Not without a tough struggle. The Jewish schools in Eretz-Israel/Palestine at the end of the 19th and at the beginning of the 20th centuries were divided between schools under German influence (the Hilfsverein network), French influence (Alliance Israelite Universelle) and English teaching schools. William Chomsky describes the battle for Hebrew in the newly founded Technicum, later renamed in Hebrew Technion, in Haifa. At the outset, the board of governors decided that German would be the teaching language so that this "most cultural language may serve as a bridge to the development of modern science." It took a general strike of teachers, throughout the country, to obtain a reversal of this decision and impose Hebrew as the language of teaching. When the cornerstone for the Hebrew University was laid in Jerusalem in July 1918 (one year after the Balfour Declaration on the creation of a "Jewish national home" in Palestine), the question of which language should be chosen for teaching was no longer a matter for discussion. It was taken for granted that all the courses were to be taught in Hebrew at the university which opened in 1925.
Hebrew's successful implantation in Eretz-Israel/Palestine was favored for several factors and mainly two. First was the necessity to have a common language in a country founded by immigrants arriving from all over the world. East European Jews spoke Yiddish. Many Sephardi Jews spoke Ladino. Many others spoke only the language of their country of origin, but most, if not all, those Jewish newcomers were familiar with the ancient tongue, Hebrew, only through their prayers. They did not speak Hebrew, but had some knowledge of it. Second, in addition to being the linguistic common denominator of those different Jewish communities, Hebrew was also the language of the Bible and the Bible was the main historic and geographic reference that could enhance the Jews' national revival in Eretz-Israel, the land of their ancestors. The life of those ancient Israelites, full of misgivings and hope, of wars and periods of prosperity, of slavery and liberation, was depicted in the epic story told by the Bible - in Hebrew.
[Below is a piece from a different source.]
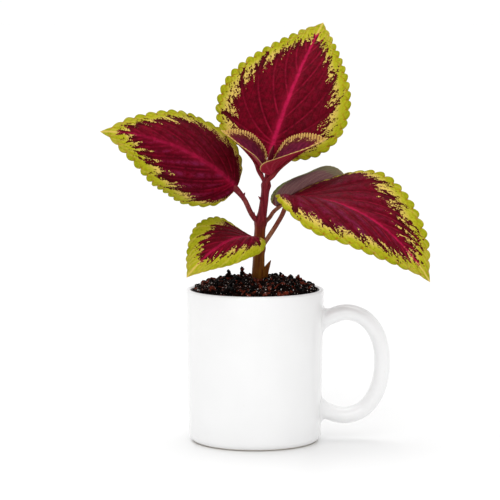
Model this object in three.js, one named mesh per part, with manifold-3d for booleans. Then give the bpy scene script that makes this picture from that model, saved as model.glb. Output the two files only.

It all started in the second half of the 19th century, with the first quickenings of Zionist aspirations by the Jews of Russia, Poland and elsewhere in eastern Europe, as a result of the ideals of national awakening propagated by the "Spring of Nations" of 1848 Europe. Literary and political Hebrew periodicals saw the light in Odessa, Vilno, Warsaw and in other great Jewish cultural centers. The renaissance of Hebrew is perhaps best illustrated by the epic of Eliezer Ben Yehuda, a Jew from Russia who came in the 1880s to settle with his family in Jerusalem.
Ben Yehuda published a Hebrew journal, but he had the revolutionary, and perhaps ingenuous, idea to address his relatives exclusively in Hebrew. When his wife or one of his children - who knew little Hebrew - would respond in Russian or Yiddish, he would pretend he did not understand. "If it is only written and not spoken, Hebrew will remain a dead language," Ben Yehuda would reiterate. Soon all his family conversed in Hebrew. He even called his dog in Hebrew, scandalizing his neighbors, religious Jews, who got indignant at such profanation of the holy language of the Bible. Religious extremists pelted him - already! - with stones and broke the window panes in his printing shop. Ben Yehuda did not give in. He was soon going to publish the first dictionary of modern Hebrew, which included many new words he had coined specially to designate concepts and objects that did not exist at the time of King David and King Solomon. It was also Ben Yehuda who decided on how spoken Hebrew should be pronounced. As no records existed of spoken Hebrew from the biblical age, a choice had to be made between the Ashkenazi accent used in reading psalms aloud and the Sephardi accent used in religious rites. Although himself an Ashkenazi Jew, Eliezer Ben Yehuda opted for the more melodious Sephardi pronunciation. For all these reasons, Ben Yehuda is considered the father of modern Hebrew.
To revive and, especially, to implant spoken Hebrew in Eretz-Israel/Palestine, before, then after the birth of the State of Israel, proved a Herculean task. First, because it was a voluntarist, in fact, artifical act that could not rest on any natural habitat, as spoken Hebrew had since centuries disappeared from this region. Secondly, because each wave of new immigrants brought with it its native language, and only a minority of Jews spoke Hebrew. Thus the humorist Kishon could say, "Israel is the only country in the world where mothers learn their mother tongue from the mouths of their children."
These obstacles not withstanding, Hebrew took root and rapidly became the language of the country, to the surprise of everybody. It became the language taught in primary schools, in high schools and universities; the language used in the army, in the workplace and for entertainment; a spoken and literary language used by a growing number of writers, dramatists, and cinematographers that created works, albeit uneven, but of significance and reflective of an extraordinary vitality.
During the time of the Bible and the Talmud, the Hebrew language had around 50,000 words; today Hebrew comprises more than 200,000 words.
This is the unique adventure of the Hebrew language, which only yesterday was considered a dead language, buried under the dust of ancient prayer books, and unchanged since centuries.